Justin Jefferson (WR – MIN)
“Three wide receivers disappointed fantasy managers last season in a major way: Justin Jefferson, Brian Thomas Jr., and A.J. Brown. As of this point in the offseason, only one of those players has any change in his circumstances from 2025: Justin Jefferson. Jefferson was once regarded as the top player in fantasy football. Last year, with abysmal quarterback play, he disappointed fantasy managers to the tune of 1,048 yards and 2 touchdowns. While the yardage wasn’t terrible for most players, it wasn’t up to Jefferson’s standard, and the 2 touchdowns aren’t what owners expected from a top-tier wide receiver. Minnesota is attempting to upgrade the quarterback position by adding Kyler Murray, and while he isn’t a threat for a large number of touchdowns, he can’t be worse than J.J. McCarthy and company’s quarterback play that led to Jefferson’s poorest season as a pro, which will lead to happy managers who give him a second chance and draft him in the late 1st or early to mid 2nd rounds of their fantasy drafts.”
– Adam Dove (The Fantasy Couriers)
“Justin Jefferson is the easiest second-chance, bounce-back candidate for 2026. 2025 was driven by unstable quarterback play, the offense rotated between J.J. McCarthy and Carson Wentz, and it showed up everywhere in his production. He finished as the WR25 despite seeing 141 targets and a 31.4% share; somehow, he still went over 1,000 yards but pulled in just 2 touchdowns with a 60.3% catch rate. The offense couldn’t stay on the field or create scoring chances, so enter Kyler Murray. The bar for 2026 isn’t a high one for Murray; it’s just keep the offense functional and on schedule, and if he does, Jefferson will return to the elite form we’ve all come to expect from the Vikings’ All-Pro.”
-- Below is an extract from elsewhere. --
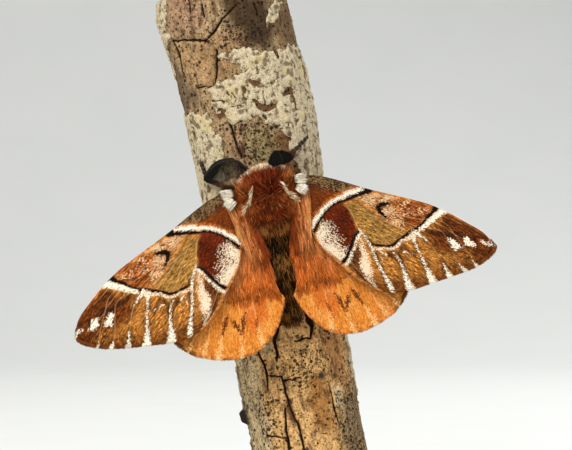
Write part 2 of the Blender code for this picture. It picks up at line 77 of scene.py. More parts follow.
def unit(vectors):
    """Each vector divided by its own length."""
    return vectors / np.maximum(np.linalg.norm(vectors, axis=-1, keepdims=True), 1e-9)


def rgb(red, green, blue):
    """A screen colour of 0 to 255 as the linear light that a shader needs."""
    c = np.array([red, green, blue]) / 255
    return np.where(c <= 0.04045, c / 12.92, ((c + 0.055) / 1.055) ** 2.4)


# %% [markdown]
# ## Camera and studio
# A small subject is photographed with a long lens from some way off, which keeps the wings' proportions true.
# The field is 71.5 mm wide at the wings. Broad area lights and a pale sweep give soft, even studio light.

# %% camera
EYE = (0.0, -362.0, 43.6)
EYE_TO_WINGS = 350.0
FIELD_WIDTH = 71.5

camera_data = bpy.data.cameras.new("camera")
camera_data.sensor_width = 36.0
camera_data.lens = camera_data.sensor_width * EYE_TO_WINGS / FIELD_WIDTH
camera_data.clip_start, camera_data.clip_end = 0.02, 20.0
camera = bpy.data.objects.new("camera", camera_data)
camera.location = Vector(EYE) * MM
camera.rotation_euler = (math.pi / 2, 0, 0)
bpy.context.scene.collection.objects.link(camera)
bpy.context.scene.camera = camera
bpy.context.scene.view_settings.view_transform = "Standard"


# %% lights
def area_light(name, place, aim, size, watts, tint=(1, 1, 1)):
    """A square lamp at place that faces aim, both in metres."""
    data = bpy.data.lights.new(name, "AREA")
    data.size, data.energy, data.color = size, watts, tint
    lamp = bpy.data.objects.new(name, data)
    lamp.location = place
    lamp.rotation_euler = (Vector(aim) - Vector(place)).to_track_quat("-Z", "Y").to_euler()
    bpy.context.scene.collection.objects.link(lamp)


SUBJECT = (0.0, -0.01, 0.045)
area_light("key", (-0.28, -0.42, 0.52), SUBJECT, 0.30, 4.4, (1.0, 0.98, 0.95))
area_light("fill", (0.50, -0.45, 0.12), SUBJECT, 0.50, 1.6, (0.98, 0.99, 1.0))
area_light("rim", (0.25, 0.40, 0.45), SUBJECT, 0.30, 1.8)
world = bpy.data.worlds.new("studio")
world.use_nodes = True
world.node_tree.nodes["Background"].inputs["Color"].default_value = (1.0, 1.0, 1.0, 1)
world.node_tree.nodes["Background"].inputs["Strength"].default_value = 0.42
bpy.context.scene.world = world

# %% [markdown]
# ## Meshes from whole arrays
# Every new piece is a few numpy arrays: points, faces, and values that its material reads. One helper puts them
# into a mesh. A grid of points needs only its two counts to know its faces.


# %% mesh helpers
def make_mesh(name, points, faces, material, values=None, maps=None):
    """A smooth mesh from points in metres and a list of face arrays, with point values and UV maps by name."""
    groups = [np.asarray(g, np.int32) for g in faces]
    loops = np.concatenate([g.ravel() for g in groups])
    sizes = np.concatenate([np.full(len(g), g.shape[1]) for g in groups])
    mesh = bpy.data.meshes.new(name)
    mesh.vertices.add(len(points))
    mesh.vertices.foreach_set("co", np.asarray(points, np.float32).ravel())
    mesh.loops.add(len(loops))
    mesh.loops.foreach_set("vertex_index", loops)
    mesh.polygons.add(len(sizes))
    mesh.polygons.foreach_set("loop_start", np.r_[0, np.cumsum(sizes)[:-1]].astype(np.int32))
    mesh.update(calc_edges=True)
    for key, value in (values or {}).items():
        value = np.asarray(value, np.float32)
        colour = value.ndim == 2
        layer = mesh.attributes.new(key, "FLOAT_COLOR" if colour else "FLOAT", "POINT")
        if colour:
            layer.data.foreach_set("color", np.c_[value, np.ones(len(value), np.float32)].ravel())
        else:
            layer.data.foreach_set("value", value)
    for key, uv in (maps or {}).items():
        mesh.uv_layers.new(name=key).data.foreach_set("uv", np.asarray(uv, np.float32)[loops].ravel())
    mesh.shade_smooth()
    mesh.materials.append(material)
    piece = bpy.data.objects.new(name, mesh)
    bpy.context.scene.collection.objects.link(piece)
    return piece


def dress(piece, slot, *nodes):
    """The piece rides on the model and stands for these nodes, if any. The slot is not used."""
    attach(piece, "root")
    if nodes:
        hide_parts(*nodes)
    triangles = sum(len(p.vertices) - 2 for p in piece.data.polygons)
    print(f"{piece.name}: {triangles} triangles")
    return piece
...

– James Emrick-Wilson (The Armchair Sports Corner)
Isiah Pacheco (RB – DET)
“The season wasn’t exactly a breakout, but writing off Isiah Pacheco misses the underlying signs that still point forward. Even in a down year, he ranked 13th in rushing success rate (min. 50 carries), managed just 1.88 yards before contact (43rd) per attempt, which shows a weak offensive line, and still didn’t fumble once. That’s not dominance, but it’s controlled, efficient football in less-than-ideal conditions. In the right situation, that profile still fits cleanly into a role similar to David Montgomery, where he can help form a steady 1-2 punch like what the Detroit Lions have built alongside Jahmyr Gibbs.”
– Joe Pepe (Beyond The Gridiron)
Jalen McMillan (WR – TB)
“I would debate calling this a “second chance,” considering the disappointment to be injury-related, but savvy fantasy managers should refuse to overlook Jalen McMillan. The Tampa Bay WR missed most of the 2025 season with a neck injury, and his return was overshadowed, but the also-injury-related returns of Mike Evans and (to a lesser extent) Chris Godwin. Evans is now in San Francisco and McMillan will assumedly start his third pro season at full health, meaning his range of outcomes is somewhere between the player who scored 8 TDs on 37 receptions as a rookie (a rate of 1 TD every 4.65 receptions), also finishing as a top-20 WR in each of the final 5 weeks of the season, and the boom-or-bust WR4 with weekly top-10 upside he briefly displayed as a sophomore. The absence of Evans means more targets for Egbuka, Godwin, and McMillan. In some ways, each of that Bucs trio is a second-chance player in 2026, but McMillan’s draft capital is far less than either of his two counterparts (McMillan is ECR 210, compared to the next closest of Godwin, who is ECR 96), making him the ideal second-chance player with true league-winning upside.”